"Lemkin’s House" At 6th@Penn Theatre

"LEMKIN’S HOUSE" AT 6TH@PENN THEATRE

SanDiego.com, CA
May 31 2007

The 6th@Penn Theatre is wrestling with an enterprise of overwhelming
ambition – a months-long menu of 26 plays, including several premieres
of local works, united as the Resilience of the Spirit Human Rights
Festival.

Before saying anything else, I salute this hard-working troupe,
and especially Executive Producer Dale Morris, for the passion and
the dedicated sincerity of their effort. Such virtues are always in
short supply.

Sadly, even the best of intentions usually can’t make up for lack of
assets essential to success.

Consider one of the productions presently on display, Catherine
Filloux’s "Lemkin’s House."

Its subject – genocide – is somber and urgent. Its technique – a
montage of frustration in the afterlife – has possibilities for a
plangent mixture of realism and abstract imagination. Its fragments
of history are arresting, its confrontational attitude is hard to
brush aside.

Yet there is about the play a musty, befuddled and defeated air. It
laments the reality that such a horrific subject is so universally
ignored, but it offers no gripping theory as to why this is so.

Raphael Lemkin was a Polish Jew, born in 1900, with a respected
career in international law when World War II began. He was wounded
in the Polish Army and eventually escaped the Nazis to settle in
the U.S. where he became an early outspoken denouncer of the German
holocaust, which wiped out most of his immediate family.
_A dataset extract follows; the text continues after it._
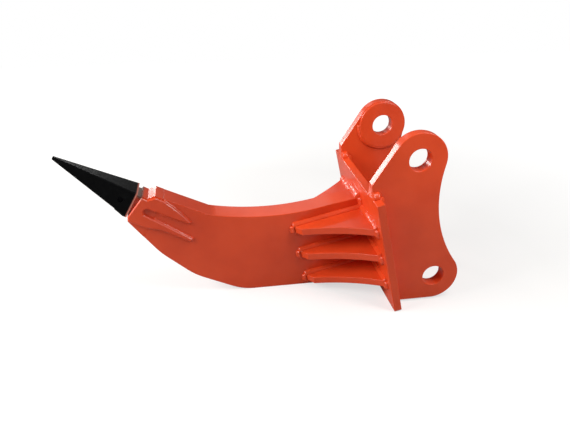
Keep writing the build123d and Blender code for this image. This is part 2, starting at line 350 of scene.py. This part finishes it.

It was Lemkin, a consultant at the Nuremberg Trials of Nazi leaders,
who coined the word "genocide" and he it was who would serve as the
world’s conscience on the subject, endlessly badgering the United
Nations and the U.S. government to make genocide a crime.

Though he was nominated for the Nobel Peace Prize seven years during
the 1950s, he never won. And, when he died of a heart attack in 1959,
it still would be another 19 years before the U.S. became the 98th
country to ratify the U.N.’s anti-genocide convention.

Filloux’s play introduces Lemkin just as he dies. The 90-minute traffic
on the tiny stage is all in a purgatory-like room through which pass
Lemkin’s mother, Wisconsin Senator Proxmire, various pathetic victims,
loathsome thugs, shrugging bureaucrats and well-meaning do-gooders
offering fragmented commentary on(and assorted demonstrations of)
genocidal shame from the American Indians through Armenians, Jews,
Cambodians, Kurds, Rwandans, Bosnians and Liberians to (check the
headlines) the outrages of Darfur.

"When I was alive," laments Lemkin’s Shade, "I was haunted by the
dead. Now I’m dead and haunted by the living."

But, dead, he comes up with no more answers than he did while alive.

Maybe fewer. Because, the author seems to say, there just don’t seem
to BE any answers. Horror and workaday tedium co-exist while millions
die but billions don’t seem to notice. The more things change, the
more they stay the same.

Walter Ritter plays Lemkin with a sweetness of spirit but probably
less focus and more fecklessness than the original displayed in a
formidable career. Duane Weekly brings heft to other senior male
roles, Connie DiCrazia does well as lost women and Monique Gaffney
and Anthony Hamm supply skilled support.

Henia Belalia’s staging would benefit from a general tightening
and quickened pace but she faces an impossible task in keeping the
visual and literary aspects balanced with such primitive technical
resources. Maybe something less literal would work better. Maybe not.

It’s an overly complicated construct.

But it’s a subject so simple, so basic and so evil that it deserves
whatever attention can be directed at it.